Comment by hyko 2 days ago

6 replies

The fatal problem with LLM-as-runtime-club isn’t performance. It’s ops (especially security).

When the god rectangle fails, there is literally nobody on earth who can even diagnose the problem, let alone fix it. Reasoning about the system is effectively impossible. And the vulnerability of the system is almost limitless, since it’s possible to coax LLMs into approximations of anything you like: from an admin dashboard to a sentient potato.

“zero UI consistency” is probably the least of your worries, but object permanence is kind of fundamental to how humans perceive the world. Being able to maintain that illusion is table stakes.

Despite all that, it’s a fun experiment.

cheema33 2 days ago

> The fatal problem with LLM-as-runtime-club isn’t performance. It’s ops (especially security).

For me it is predictability.
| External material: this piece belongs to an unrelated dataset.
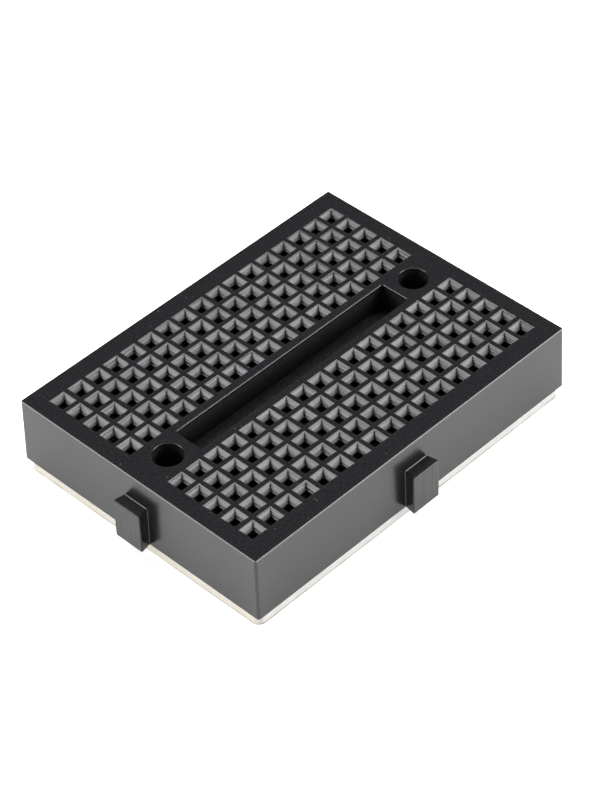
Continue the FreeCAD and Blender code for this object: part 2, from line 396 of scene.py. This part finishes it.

I am a big proponent of AI tools. But even the biggest proponents admit that LLMs are non-deterministic. When you ask a question, you are not entirely sure what kind of answers you will get.

This behavior is acceptable as a developer assistance tool, when a human is in the loop to review and the end goal is to write deterministic code.

  • hyko 2 days ago

    Non-deterministic behaviour doesn’t help when trying to reason about the system. But you could in theory eliminate the non-determinism for a given input, and yet still be stuck with something unpredictable, in the sense that you can’t predict what new input will cause.

    Whereas that sort of evaluation is trivial with code (even if at times program execution is non-deterministic), because its mechanics are explainable. Things like only testing boundary conditions hinge on this property, but completely fall apart if it’s all probabilistic.

    Maybe explainable AI can help here, but to be honest I have no idea what the state of the art is for that.

finnborge 2 days ago

At this extreme, I think we'd end up relying on backup snapshots. Faulty outcomes are not debugged. They, and the ecosystem that produced them, are just erased. The ecosystem is then returned to its previous state.

Kind of like saving a game before taking on a boss. If things go haywire, just reload. Or maybe like cooking? If something went catastrophically wrong, just throw it out and start from the beginning (with the same tools!)

And I think the only way to even halfway mitigate the vulnerability concern is to identify that this hypothetical system can only serve a single user. Exactly 1 intent. Totally partitioned/sharded/isolated.

  • hyko 2 days ago

    Backup snapshots of what though? The defects aren’t being introduced through code changes, they are inherent in the model and its tooling. If you’re using general models, there’s very little you can do beyond prompt engineering (which won’t be able to fix all the bugs).

    If you were using your own model you could maybe try to retrain/finetune the issues away given a new dataset and different techniques? But at that point you’re just transmuting a difficult problem into a damn near impossible one?

    LLMs can be miraculous and inappropriate at the same time. They are not the terminal technology for all computation.

indigodaddy 2 days ago

What if they are extremely narrow and targeted LLMs running locally on the endpoint system itself (llamafile or whatever)? Would that make this concern at least a little better?